The existing consumer indices, in different stages of review, will continue to coexist with the new CPI.
            “Though the idea behind the new index is to gradually make it an important policymaking tool, it does not mean that other numbers would not be released,” Anant said.
            In the new index, weights are based on the report of the National Sample Survey Organization (NSSO) on consumption pattern for 2004-05, while the base year would be 2010. WPI series was also revised last year, taking 2004-05 as the base year.
            However, the current CPI indices follow a very old format.
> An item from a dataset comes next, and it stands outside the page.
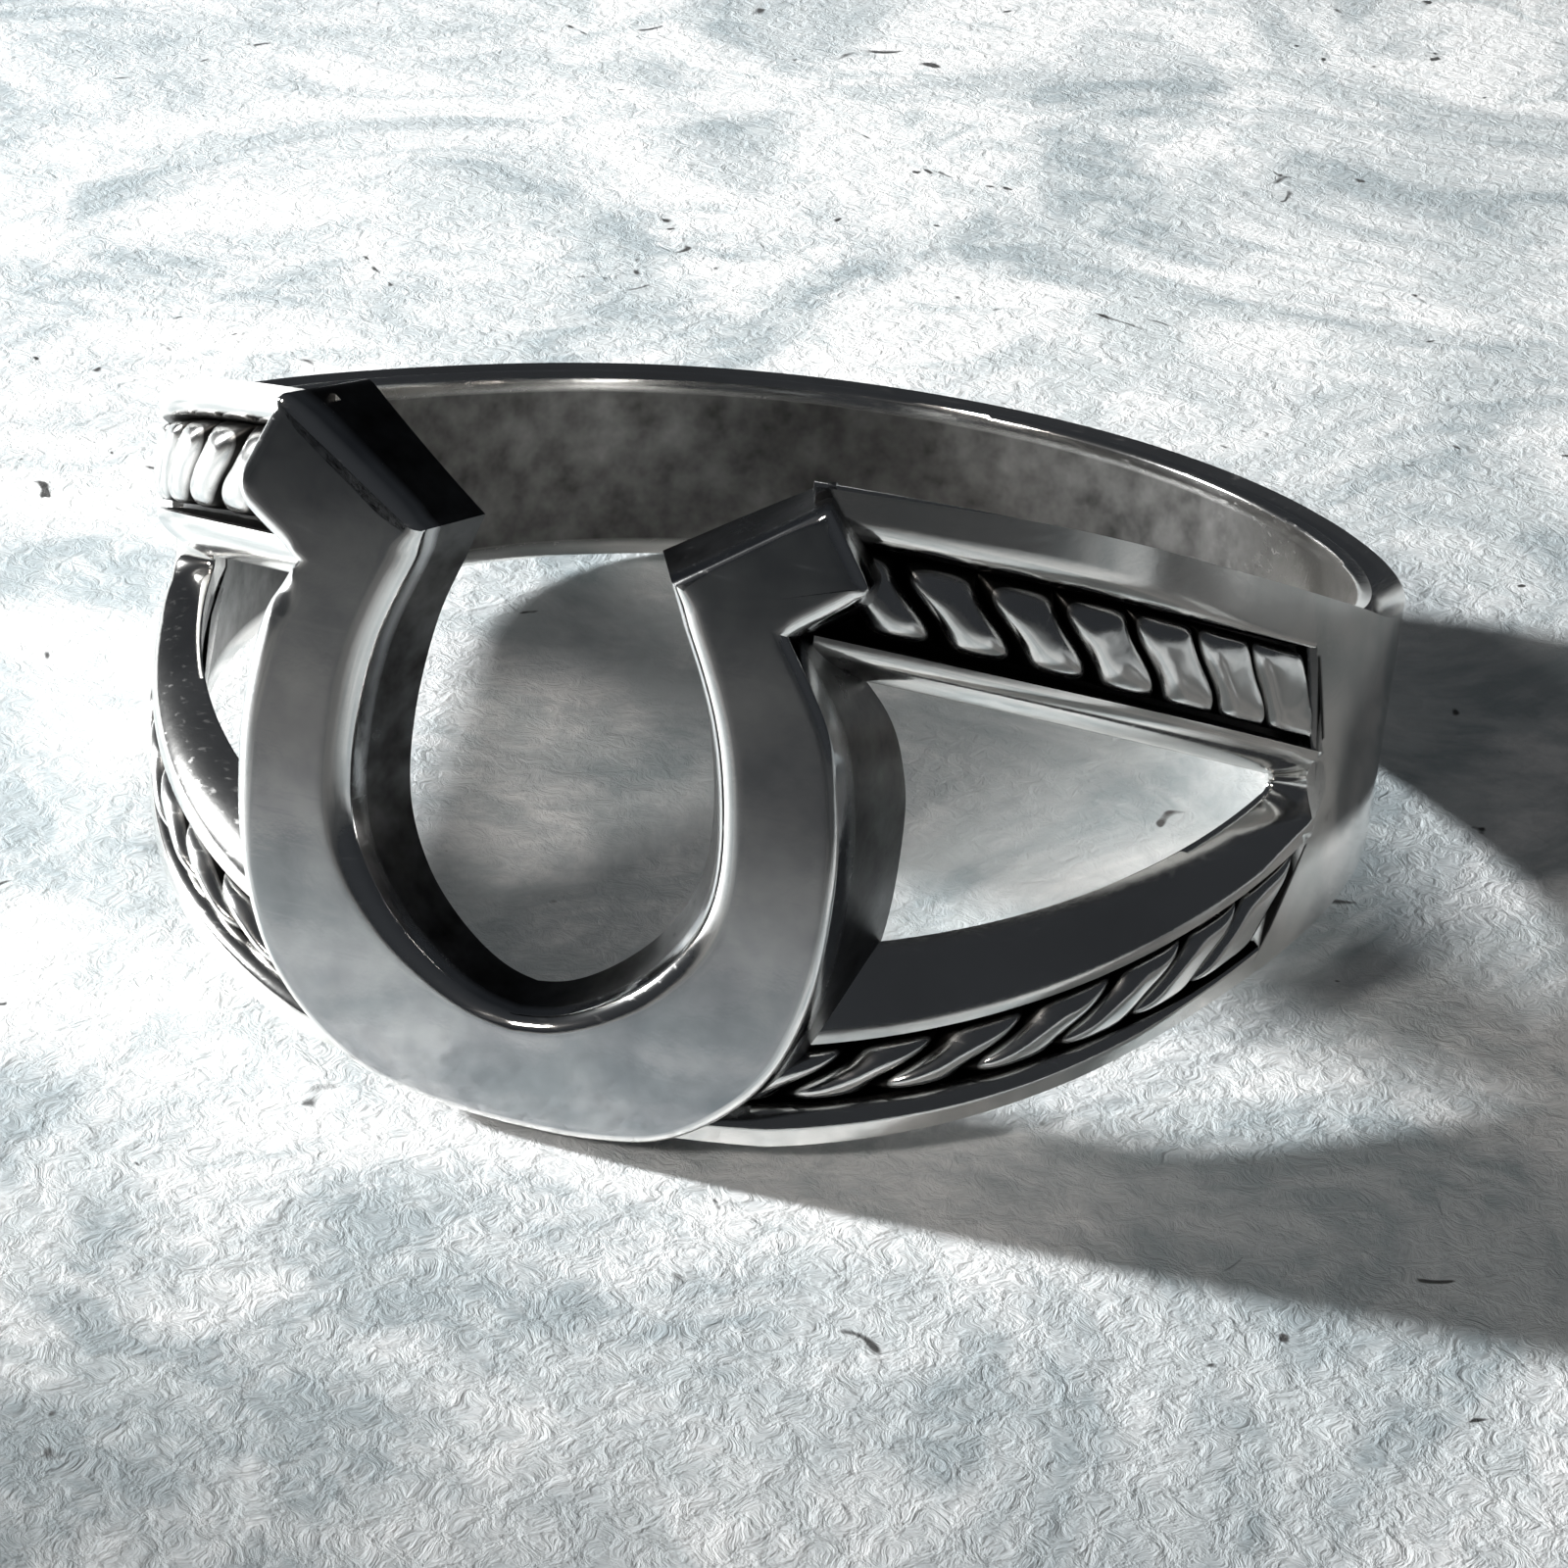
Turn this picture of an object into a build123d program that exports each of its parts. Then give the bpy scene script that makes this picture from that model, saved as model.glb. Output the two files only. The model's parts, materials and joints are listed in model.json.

While CPI-Al and CPI-RL take 1986-87 as the base year, the base year for CPI-IW is 2001.
            Wages under programmes like the National Rural Employment Guarantee Scheme (NREGS) is linked to CPI-RL and dearness allowance for central government employees is linked to CPI-IW.
            The Department of Statistics, which is creating the framework for the new data, has taken help from the Department of Posts for collection of information on a regular basis.